The other problem, at least with the last study, is that “all out” wasn’t even close to all out. The study shows:
Peak power (PP) in the 3-minute all-out test was measured at 738 ± 170 W, and CP was determined at 305 ± 32 W
738 watts peak power for someone with a 300+ watt threshold is not “all out”. At my measly 220FTP, I can put out an “all out” max effort >1,000 watts. And exceed 738 watts in a sprint at the end of a 5+ hour ride.
Results: CP estimated from the 3-min all-out approach was significantly higher than from the traditional approach (402 ± 33, 351 ± 27 W, P < .001), while W’ was lower (15.5 ± 3.0, 24.3 ± 4.0 kJ, P = .02). Five different combinations of 2 or 3 self-paced efforts led to CP estimates within the threshold of agreement, with only 1 combination deemed accurate for W’.

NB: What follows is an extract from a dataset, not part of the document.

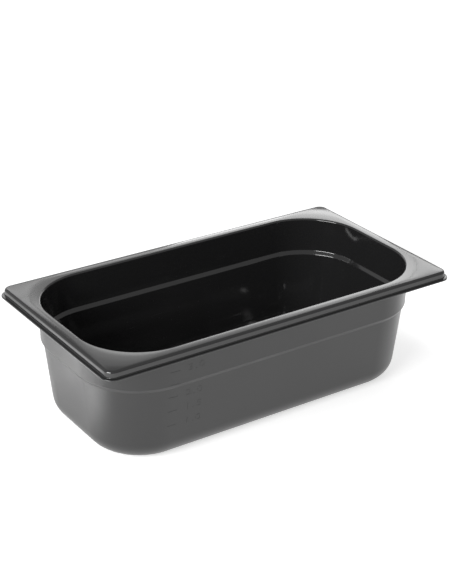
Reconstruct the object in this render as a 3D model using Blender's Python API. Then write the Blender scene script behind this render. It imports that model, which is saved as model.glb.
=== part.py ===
"""Food pan of one-third gastronorm size, 100 mm deep, moulded in one piece.

World frame: metres, +Z up. The origin is the centre of the underside, on the surface
that the pan stands on. X runs along the long sides, Y along the short sides.

The pan is one shell of even thickness. Its section is drawn once, as a walk from the
underside, up the outer wall, round the stepped rim and down the inner wall to the
floor. The underside is filled first, and its edge is then extruded along the walk,
one level ring after another, each ring a rectangle with round corners.
"""

import math

import bmesh
import bpy
from mathutils import Vector

MM = 0.001

# Overall sizes
RIM_LENGTH = 325 * MM
RIM_WIDTH = 176 * MM
PAN_HEIGHT = 100 * MM
WALL = 2.5 * MM

# Corner radii in plan, both measured where the corner would reach the rim's outer edge
RIM_CORNER = 10 * MM
BOWL_CORNER = 64 * MM

# Rim: a raised flat band with an outer lip one step lower. Insets are measured
# inwards from the lip's outer edge, drops are measured down from the rim's top.
STEP_INSET = 2.6 * MM
STEP_DROP = 5.65 * MM
SKIRT_DROP = 6.85 * MM
TOP_EDGE_RADIUS = 2.2 * MM
LIP_RADIUS = 0.6 * MM
SKIRT_RADIUS = 0.25 * MM
STEP_RADIUS = 0.4 * MM
OPENING_RADIUS = 1.5 * MM
RIM_ROOT_RADIUS = 1.0 * MM

# Outer wall: a stacking band, a sloping shoulder and a tapered lower wall
BAND_TOP_INSET = 10.0 * MM
BAND_FOOT_INSET = 10.75 * MM
BAND_FOOT_DROP = 32.0 * MM
SHOULDER_INSET = 12.9 * MM
SHOULDER_DROP = 35.3 * MM
BASE_INSET = 20.0 * MM

# The inner wall's shoulder lies this much nearer to the rim than the outer one
INNER_SHOULDER_RISE = 1.4 * MM

# Roundings of both shoulders and of the outer edge of the underside
SHOULDER_RADIUS = 0.8 * MM
INNER_SHOULDER_RADIUS = 2.0 * MM
BASE_RADIUS = 18.3 * MM

# Facets
CORNER_STEPS = 12
BASE_STEPS = 7
EDGE_STEPS = 3
SMALL_STEPS = 2
SHARP_ANGLE = math.radians(35)

PLASTIC_COLOR = (0.022, 0.022, 0.023, 1.0)
PLASTIC_ROUGHNESS = 0.32


def clear_scene():
    """Remove every object that the file opened with."""
    for thing in list(bpy.data.objects):
        bpy.data.objects.remove(thing, do_unlink=True)


def offset_corner(before, corner, after, distance):
    """Move a corner so that both of its sides shift by distance, to the walk's right."""
    into = (corner - before).normalized()
    out_of = (after - corner).normalized()
    normal = Vector((into.y, -into.x))
    next_normal = Vector((out_of.y, -out_of.x))
    bisector = (normal + next_normal).normalized()
    return corner + bisector * (distance / bisector.dot(normal))


def round_corner(before, corner, after, radius, steps):
    """Points of the arc that rounds off one corner of the section."""
    to_before = (before - corner).normalized()
    to_after = (after - corner).normalized()
    half_angle = to_before.angle(to_after) / 2
    reach = radius / math.tan(half_angle)
    bisector = (to_before + to_after).normalized()
    centre = corner + bisector * (radius / math.sin(half_angle))
    start = corner + to_before * reach - centre
    turn = (corner + to_after * reach - centre).angle_signed(start)
    points = []
    for step in range(steps + 1):
        angle = turn * step / steps
        cos, sin = math.cos(angle), math.sin(angle)
        spoke = Vector((start.x * cos - start.y * sin, start.x * sin + start.y * cos))
        points.append(centre + spoke)
    return points


def outer_wall():
    """Corners of the outer wall, from the underside up, as (inset, height)."""
    return [
        Vector((BASE_INSET, 0)),
        Vector((SHOULDER_INSET, PAN_HEIGHT - SHOULDER_DROP)),
        Vector((BAND_FOOT_INSET, PAN_HEIGHT - BAND_FOOT_DROP)),
        Vector((BAND_TOP_INSET, PAN_HEIGHT)),
    ]


def inner_wall():
    """Corners of the inner wall, from the top down: the outer wall moved in by WALL."""
    wall = outer_wall()
    past_top = wall[-1] * 2 - wall[-2]
    walk = [Vector((RIM_WIDTH / 2, 0))] + wall + [past_top]
    inner = []
    for before, corner, after in zip(walk, walk[1:], walk[2:]):
        inner.append(offset_corner(before, corner, after, WALL))
    inner[1].y += INNER_SHOULDER_RISE
    inner[2].y += INNER_SHOULDER_RISE
    return inner[::-1]


def section():
    """The whole section as (inset, height, corner radius at the rim's edge)."""
    base, shoulder, band_foot, band_top = outer_wall()
    rim_back = PAN_HEIGHT - WALL
    skirt_foot = PAN_HEIGHT - SKIRT_DROP
    step = PAN_HEIGHT - STEP_DROP
    skirt_inset = STEP_INSET + WALL
    in_top, in_band_foot, in_shoulder, in_base = inner_wall()
    lean = (band_foot.x - band_top.x) / (band_top.y - band_foot.y)
    root = Vector((band_top.x + lean * WALL, rim_back))
    mouth = Vector((in_top.x, PAN_HEIGHT))
    middle = RIM_WIDTH / 2

    # Each entry: corner of the section, rounding radius, steps, plan corner radius
    corners = [
        (base, BASE_RADIUS, BASE_STEPS, BOWL_CORNER),
        (shoulder, SHOULDER_RADIUS, SMALL_STEPS, BOWL_CORNER),
        (band_foot, SHOULDER_RADIUS, SMALL_STEPS, BOWL_CORNER),
        (root, RIM_ROOT_RADIUS, SMALL_STEPS, BOWL_CORNER),
        (Vector((skirt_inset, rim_back)), SKIRT_RADIUS, SMALL_STEPS, RIM_CORNER),
        (Vector((skirt_inset, skirt_foot)), SKIRT_RADIUS, SMALL_STEPS, RIM_CORNER),
        (Vector((0, skirt_foot)), SKIRT_RADIUS, SMALL_STEPS, RIM_CORNER),
        (Vector((0, step)), LIP_RADIUS, EDGE_STEPS, RIM_CORNER),
        (Vector((STEP_INSET, step)), STEP_RADIUS, SMALL_STEPS, RIM_CORNER),
        (Vector((STEP_INSET, PAN_HEIGHT)), TOP_EDGE_RADIUS, EDGE_STEPS + 1, RIM_CORNER),
        (mouth, OPENING_RADIUS, EDGE_STEPS + 1, BOWL_CORNER),
        (in_band_foot, INNER_SHOULDER_RADIUS, SMALL_STEPS, BOWL_CORNER),
        (in_shoulder, INNER_SHOULDER_RADIUS, SMALL_STEPS, BOWL_CORNER),
        (in_base, BASE_RADIUS - WALL, BASE_STEPS, BOWL_CORNER),
    ]
    spots = [Vector((middle, 0))] + [entry[0] for entry in corners] + [Vector((middle, WALL))]
    points = []
    for index, (corner, radius, steps, plan_corner) in enumerate(corners):
        arc = round_corner(spots[index], corner, spots[index + 2], radius, steps)
        points += [(point.x, point.y, plan_corner) for point in arc]
    return points


def ring_points(inset, height, plan_corner):
    """Points of one level ring: a rectangle with round corners."""
    radius = plan_corner - inset
    reach_x = RIM_LENGTH / 2 - inset - radius
    reach_y = RIM_WIDTH / 2 - inset - radius
    points = []
    for quarter in range(4):
        centre_x = reach_x if quarter in (0, 3) else -reach_x
        centre_y = reach_y if quarter in (0, 1) else -reach_y
        for step in range(CORNER_STEPS + 1):
            angle = math.radians(90) * (quarter + step / CORNER_STEPS)
            x = centre_x + radius * math.cos(angle)
            y = centre_y + radius * math.sin(angle)
            points.append(Vector((x, y, height)))
    return points


def extrude_ring(mesh, ring, points):
    """Extrude a ring of vertices and move the new ring to the points."""
    edges = [mesh.edges.get((vert, ring[index - 1])) for index, vert in enumerate(ring)]
    made = bmesh.ops.extrude_edge_only(mesh, edges=edges)["geom"]
    fresh = {item for item in made if isinstance(item, bmesh.types.BMVert)}
    new_ring = []
    for vert, point in zip(ring, points):
        new_vert = next(e.other_vert(vert) for e in vert.link_edges if e.other_vert(vert) in fresh)
        new_vert.co = point
        new_ring.append(new_vert)
    return new_ring


def plastic():
    """Black polycarbonate."""
    material = bpy.data.materials.new("black_plastic")
    material.use_nodes = True
    shader = material.node_tree.nodes["Principled BSDF"]
    shader.inputs["Base Color"].default_value = PLASTIC_COLOR
    shader.inputs["Roughness"].default_value = PLASTIC_ROUGHNESS
    shader.inputs["Metallic"].default_value = 0.0
    material.diffuse_color = PLASTIC_COLOR
    return material


def make_pan():
    """Extrude the underside's edge along the section, and fill the floor at its end."""
    mesh = bmesh.new()
    rings = [ring_points(*point) for point in section()]
    ring = [mesh.verts.new(point) for point in rings[0]]
    mesh.faces.new(ring)
    for points in rings[1:]:
        ring = extrude_ring(mesh, ring, points)
    mesh.faces.new(ring)
    bmesh.ops.recalc_face_normals(mesh, faces=mesh.faces)
    data = bpy.data.meshes.new("pan")
    mesh.to_mesh(data)
    mesh.free()
    data.materials.append(plastic())
    data.shade_smooth()
    data.set_sharp_from_angle(angle=SHARP_ANGLE)
    pan = bpy.data.objects.new("pan", data)
    bpy.context.scene.collection.objects.link(pan)


clear_scene()
make_pan()
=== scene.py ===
"""Food pan, one-third gastronorm size: the visual model, its plastic, and the studio."""

import math

import bmesh
import bpy
from mathutils import Matrix, Vector


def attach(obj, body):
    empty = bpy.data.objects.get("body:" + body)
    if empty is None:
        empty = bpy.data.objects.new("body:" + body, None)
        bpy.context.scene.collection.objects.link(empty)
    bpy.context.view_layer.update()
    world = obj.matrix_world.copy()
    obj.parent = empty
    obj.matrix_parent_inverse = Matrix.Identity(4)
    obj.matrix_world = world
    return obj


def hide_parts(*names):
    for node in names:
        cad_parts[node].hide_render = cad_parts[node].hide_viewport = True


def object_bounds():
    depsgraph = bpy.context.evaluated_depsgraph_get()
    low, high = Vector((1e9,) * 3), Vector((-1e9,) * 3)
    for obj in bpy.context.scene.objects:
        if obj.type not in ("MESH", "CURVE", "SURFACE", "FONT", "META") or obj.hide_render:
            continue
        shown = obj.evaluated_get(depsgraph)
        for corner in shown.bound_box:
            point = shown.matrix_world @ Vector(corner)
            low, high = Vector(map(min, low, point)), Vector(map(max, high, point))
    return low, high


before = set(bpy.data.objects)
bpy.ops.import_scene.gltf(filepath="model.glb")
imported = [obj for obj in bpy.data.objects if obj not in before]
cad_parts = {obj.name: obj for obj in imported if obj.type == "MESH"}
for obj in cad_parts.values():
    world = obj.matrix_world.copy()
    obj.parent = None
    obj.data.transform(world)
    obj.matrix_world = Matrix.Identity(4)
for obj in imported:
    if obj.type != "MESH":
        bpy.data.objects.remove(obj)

cad_low, cad_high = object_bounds()

MM = 0.001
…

Conclusions: In elite cyclists the 3-min all-out approach is not suitable to estimate CP when compared with the traditional method. However, reducing the number of tests used in the traditional method lessens testing burden while maintaining appropriate parameter accuracy.
2nd Study:
Conclusions: EP and WEP obtained from a 3-min all-out test overestimate severe-intensity performance in competitive cyclists.
3rd Study from the abstract:
Significant differences were observed between EP and CP1 (+37 W, P<0.001), between WEP and W’1(-6.2 kJ, P=0.001), between EP and CP2 (+31 W, P<0.001) and between WEP and W’2 (-4.2 kJ, P=0.006). Average SEE values for EP-CP1 and EP-CP2 of 7.1% and 6.6% respectively were identified. Data suggest that using an isokinetic mode 3-min all-out test, while yielding a reliable measure of EP, does not provide a valid measure of CP.
Survey says: all 4 studies say this protocol isn’t a reliable method of estimating CP
right, but I don’t know if 3 minutes can actually do that. Rider X who can rider above FTP for >3minute…creates a problem? That is not an issue for a 20kj FRC rider
Wow, intervals.icu is sweet! Seems to include most of the cool stuff that Strava has put behind a paywall (and more).
I think it’s underestimating my FTP (eFTP is 30 watts less than most recent ramp test), but that’s probably because I haven’t done enough short all-out efforts?